Sayangnya, rencana tersebut masih terganjal kasus perebutan lahan pertambangan nikel antara PT Antam dan perusahaan swasta PT Duta Inti Perkasa Mineral (DIPM) yang melibatkan Bupati Konawe Utara. PT Antam 2 kali kalah dalam persidangan untuk memperjuangkan lahan tambangnya.
Keputusan terakhir dikuatkan oleh putusan Mahkamah Agung No. 129/B/2011/PT.TUN.JKT tanggal 8 November 2011, sehingga Bupati Konawe Utara memberi izin kepada PT Duta Inti untuk menambang di lokasi yang berada di tengah-tengah wilayah pertambangan Antam. "Sejak awal kami sudah punya kuasa pertambangan untuk eksplorasi dan eksploitasi. Tapi dalam perjalanannya Pemda membagi-bagi izin lahannya," tutur Alwin.
Dia menuturkan PT Antam sempat mengajukan gugatan ke Pengadilan Tinggi Tata Usaha (PTUN) atas pemberian izin Bupati kepada PT DIPM. PT Antam menganggap izinnya tumpang tindih dengan lahan miliknya. Inilah yang kemudian dikalahkan oleh putusan Mahkamah Agung.
Namun Alwin menyayangkan opini yang berkembang di Konawe Utara akibat kekalahan ini. Akibat kekalahan itu PT Antam dianggap tidak lagi berhak beroperasi di kawasan konsesi milik perusahaan. "Ini kan aneh. Kami mengajukan gugatan PTUN untuk masalah administrasi. Kenapa bupati keluarkan SK izin terhadap perusahaan swasta lain, sehingga seolah-olah kami tidak lagi punya hak beroperasi," ucap dia lagi.

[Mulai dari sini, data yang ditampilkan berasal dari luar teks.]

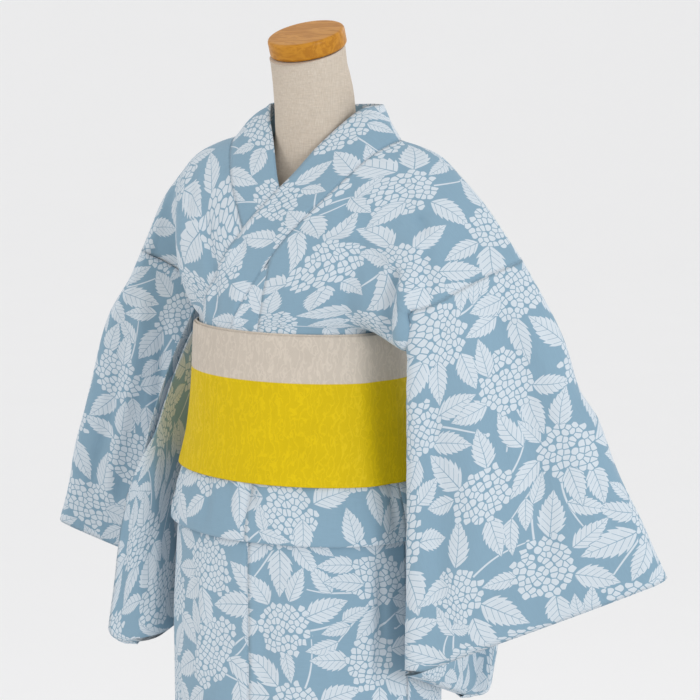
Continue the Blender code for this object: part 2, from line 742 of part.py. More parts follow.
body_panel("body_left", 1)
body_panel("body_right", -1)
okumi("okumi_left", 1)
okumi("okumi_right", -1)
collar("collar")
sleeve("sleeve_left", 1)
sleeve("sleeve_right", -1)
obi_wrap("obi_inner_wrap", 0.0, 0.0014, OBI_BOTTOM + 0.002, OBI_TOP + 0.002, OBI_IVORY)
obi_wrap("obi_outer_wrap", 0.0021, 0.0014, OBI_BOTTOM, OBI_TOP, OBI_YELLOW)
box_loop("obi_fold", KNOT_CENTRE, (0.105, 0.0185, 0.060), 0.0016, "z", OBI_YELLOW)
box_loop("obi_knot", KNOT_CENTRE, (0.066, 0.022, 0.030), 0.0016, "x", OBI_YELLOW)
dress_form()
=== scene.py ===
import math
import random

import bpy
import numpy as np
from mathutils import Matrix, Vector


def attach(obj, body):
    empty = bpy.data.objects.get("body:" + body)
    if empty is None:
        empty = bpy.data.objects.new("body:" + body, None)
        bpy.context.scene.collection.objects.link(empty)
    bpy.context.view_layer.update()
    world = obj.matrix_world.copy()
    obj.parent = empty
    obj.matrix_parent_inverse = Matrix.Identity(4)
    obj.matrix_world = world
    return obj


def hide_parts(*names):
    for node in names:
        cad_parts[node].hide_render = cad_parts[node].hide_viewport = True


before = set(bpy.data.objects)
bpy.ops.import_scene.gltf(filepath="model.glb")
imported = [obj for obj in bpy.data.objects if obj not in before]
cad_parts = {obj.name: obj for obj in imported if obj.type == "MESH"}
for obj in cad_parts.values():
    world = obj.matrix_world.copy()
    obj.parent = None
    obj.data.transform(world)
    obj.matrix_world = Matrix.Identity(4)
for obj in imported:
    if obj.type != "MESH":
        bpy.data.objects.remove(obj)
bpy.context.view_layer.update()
print("frame loaded")

# All lengths are in metres. +X is the wearer's left, -Y is the front and the floor is at height 0.


def deselectAll():
    bpy.ops.object.select_all(action="DESELECT")


def makeActive(piece):
    deselectAll()
    piece.select_set(True)
    bpy.context.view_layer.objects.active = piece


def setMode(mode):
    bpy.ops.object.mode_set(mode=mode)


def extrudeBy(x, y, z):
    bpy.ops.mesh.extrude_region_move(TRANSFORM_OT_translate={"value": (x, y, z)})


def smooth(x, xs, ys):
    # a smooth curve through a table, which never overshoots it
    xs, ys = np.asarray(xs, float), np.asarray(ys, float)
    gap = np.diff(xs)
    slope = np.diff(ys) / gap
    tangent = np.zeros_like(ys)
    tangent[0], tangent[-1] = slope[0], slope[-1]
    for i in range(1, len(xs) - 1):
        if slope[i - 1] * slope[i] > 0:
            a, b = 2 * gap[i] + gap[i - 1], gap[i] + 2 * gap[i - 1]
            tangent[i] = (a + b) / (a / slope[i - 1] + b / slope[i])
    x = np.clip(x, xs[0], xs[-1])
    i = np.clip(np.searchsorted(xs, x, side="right") - 1, 0, len(xs) - 2)
    f = (x - xs[i]) / gap[i]
    start = (1 + 2 * f) * (1 - f) ** 2 * ys[i] + f * (1 - f) ** 2 * gap[i] * tangent[i]
    end = f * f * (3 - 2 * f) * ys[i + 1] + f * f * (f - 1) * gap[i] * tangent[i + 1]
    return start + end


def fromTable(rows, x, column, key=0):
    rows = sorted(rows, key=lambda row: row[key])
    return smooth(x, [row[key] for row in rows], [row[column] for row in rows])


def ease(value, low, high):
    f = np.clip((np.asarray(value, float) - low) / (high - low), 0.0, 1.0)
    return f * f * (3 - 2 * f)


camera = {"turn": 35.0, "away": 2.60, "height": 1.49, "pitch": 8.73, "yaw": 1.267, "lens": 118.6}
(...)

Dia menolak anggapan bahwa PT Antam telah menelantarkan lahan tambang di Konawe Utara, sehingga berakibat izin diberikan kepada pihak lain. "Proses hukum tetap kami lakukan. Termasuk melaporkan masalah ini kepada Komisi VI, Komisi VII DPR, serta kementerian terkait," ujarnya.

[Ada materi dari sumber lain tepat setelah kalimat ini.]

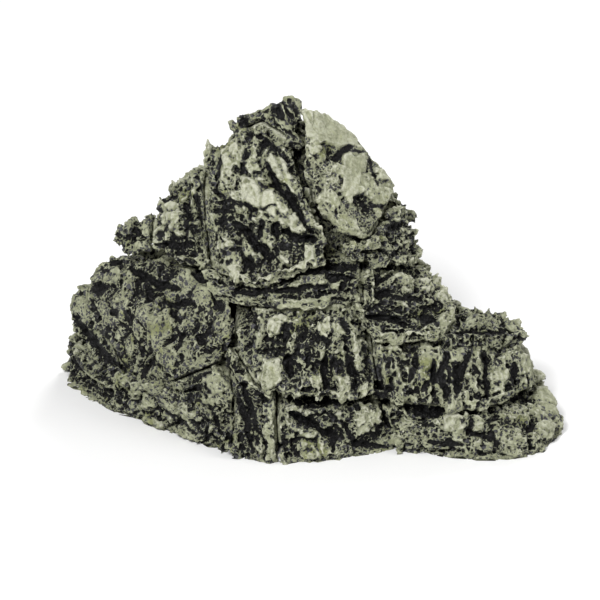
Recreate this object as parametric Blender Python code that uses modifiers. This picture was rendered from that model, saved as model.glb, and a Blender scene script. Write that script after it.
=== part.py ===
"""Cave ornament for a pond or aquarium: cast resin rocks bonded round a hollow cave shell.

Metres, +Z up. The front faces -Y and the cave's mouth opens at the back, towards +Y.
The origin is on the ground, under the middle of the ornament's box.

Every rock is one solid casting. Its corners are set out in whole millimetres on a master block that is
MASTER wide, deep and high, and the three overall sizes stretch that master. The cave shell, its mouth, the
wall and the bond line have sizes of their own. Rocks are bonded in the order of ROCKS: each one is ground
to sit against the shell and against the rocks that are already in place, one bond line away from them.
"""

import bmesh
import bpy
from mathutils import Vector

MM = 0.001

# Overall size of the finished rockwork.
WIDTH = 204 * MM
DEPTH = 100 * MM
HEIGHT = 134 * MM

# The grid that the rocks' corners are set out on, in millimetres.
MASTER = Vector((204, 100, 134))

# Cave shell: a half dome that stands open at the bottom and at the back.
CAVE_WIDTH = 104 * MM
CAVE_HEIGHT = 58 * MM
CAVE_REACH = 33 * MM  # from the dome's middle to the front wall inside
SHELL_WALL = 4 * MM
DOME_MIDDLE = Vector((-4 * MM, 10 * MM, 0))
RIM_BEHIND_MIDDLE = 20 * MM  # the shell's open rim, behind the dome's middle
DOME_SEGMENTS = 32
DOME_RINGS = 16

# Mouth of the cave, between the rear rocks.
MOUTH_WIDTH = 72 * MM
MOUTH_HEIGHT = 46 * MM

# Adhesive between two castings.
BOND_LINE = 0.3 * MM

# Corners nearer than this are one corner once a rock is ground.
SAME_CORNER = 0.01 * MM

RESIN_GREEN = (0.46, 0.48, 0.34, 1)
RESIN_BLACK = (0.035, 0.036, 0.042, 1)
RESIN_ROUGHNESS = 0.75


def clear_scene():
    for obj in list(bpy.data.objects):
        bpy.data.objects.remove(obj)


def new_collection(name):
    collection = bpy.data.collections.new(name)
    bpy.context.scene.collection.children.link(collection)
    return collection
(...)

Sementara itu anggota Komisi VI DPR, Chandra Tirta Wijaya, meminta Kementerian BUMN dan pemerintah pusat memperjuangkan lahan milik PT Antam di Konawe Utara. Sebab, secara legalitas hukum, Antam telah memiliki kuasa pertambangan sejak 1999 untuk eksplorasi, eksploitasi, hingga produksi.
"Padahal yang digugat hanya lahan Antam seluas 1.213 hektare. Tapi dampaknya seolah-olah Antam tidak diperbolehkan lagi beroperasi di seluruh area yang dimiliki," kata dia.

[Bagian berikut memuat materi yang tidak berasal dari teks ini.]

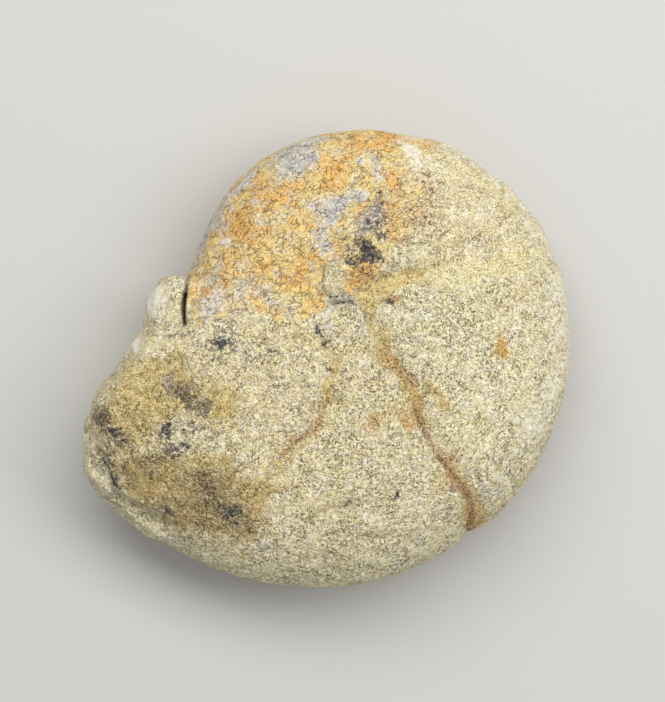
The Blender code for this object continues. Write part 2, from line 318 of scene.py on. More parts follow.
skin = remesh(stone, SKIN)
triangles = refine(skin, FINE_PLACES)
points = read_vectors(skin.vertices, "co")
normals = read_vectors(skin.vertex_normals, "vector")
print("skin:", len(points), "points,", triangles, "triangles")

# %% [markdown]
# ## Constrictions and small forms
# Where the animal paused its growth, the shell was pinched, and the stone keeps a groove across the flank.
# A groove follows a curve, so a helper gives each point's distance to a smooth line and the side it is on.
# The rest is small: a plug in the umbilicus, a few bosses and pits, and the chipped edge of the mouth.

# %% Helpers for lines, swells and noise


def swell(distance, width):
    """1 at no distance, falling smoothly to 0 at the width."""
    return smooth(1.0 - np.abs(distance) / width)


def smooth_line(points, steps=8):
    """Points on a smooth curve through the given ones."""
    points = np.array(points, float)
    ends = np.vstack([2 * points[0] - points[1], points, 2 * points[-1] - points[-2]])
    curve = []
    for before, start, end, after in zip(ends, ends[1:], ends[2:], ends[3:]):
        for t in np.linspace(0.0, 1.0, steps, endpoint=False):
            curve.append(0.5 * (2 * start + (end - before) * t
                                + (2 * before - 5 * start + 4 * end - after) * t * t
                                + (3 * start - before - 3 * end + after) * t**3))
    return np.array(curve + [points[-1]])


def distance_to(line, x, y):
    """Distance from each point to a curve, its side (1 is left), and the share of the curve behind it."""
    nearest = np.full(x.shape, 1e9)
    side = np.zeros(x.shape)
    share = np.zeros(x.shape)
    curve = smooth_line(line)
    for index, ((x0, y0), (x1, y1)) in enumerate(zip(curve, curve[1:])):
        dx, dy = x1 - x0, y1 - y0
        along = np.clip(((x - x0) * dx + (y - y0) * dy) / (dx * dx + dy * dy), 0.0, 1.0)
        gap = np.hypot(x - x0 - along * dx, y - y0 - along * dy)
        left = (dx * (y - y0) - dy * (x - x0)) / math.hypot(dx, dy)
        closer = gap < nearest
        nearest = np.where(closer, gap, nearest)
        side = np.where(closer, np.where(left > 0, 1.0, -1.0), side)
        share = np.where(closer, (index + along) / (len(curve) - 1), share)
    return nearest, side, share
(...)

Dia juga meminta dukungan Kementerian ESDM dan BUMN agar lahan milik Antam itu tidak dikuasai perusahaan swasta. Sebab, PT Antam sebagai perusahaan negara memiliki niat dan upaya baik untuk membangun smelter nikel. Sedangkan perusahaan swasta lebih banyak hanya ingin mengeruk hasil bumi dan tidak mau membangun smelter.
"Perusahaan swasta ini hanya bisa berencana dan berjanji mau bangun smelter. Harusnya dalam kasus ini pemerintah pusat bisa memberikan sanksi kepada Pemda seperti menghentikan dana alokasi khusus atau dana alokasi umum sampai kasus selesai," ujarnya.
PT Duta Inti Perkasa Mineral adalah anak perusahaan Grup Harita yang dimiliki keluarga Lim Hariyanto. Mereka adalah pengusaha tambang dan perkebunan di Indonesia yang memiliki konsesi hingga ratusan ribu hektare.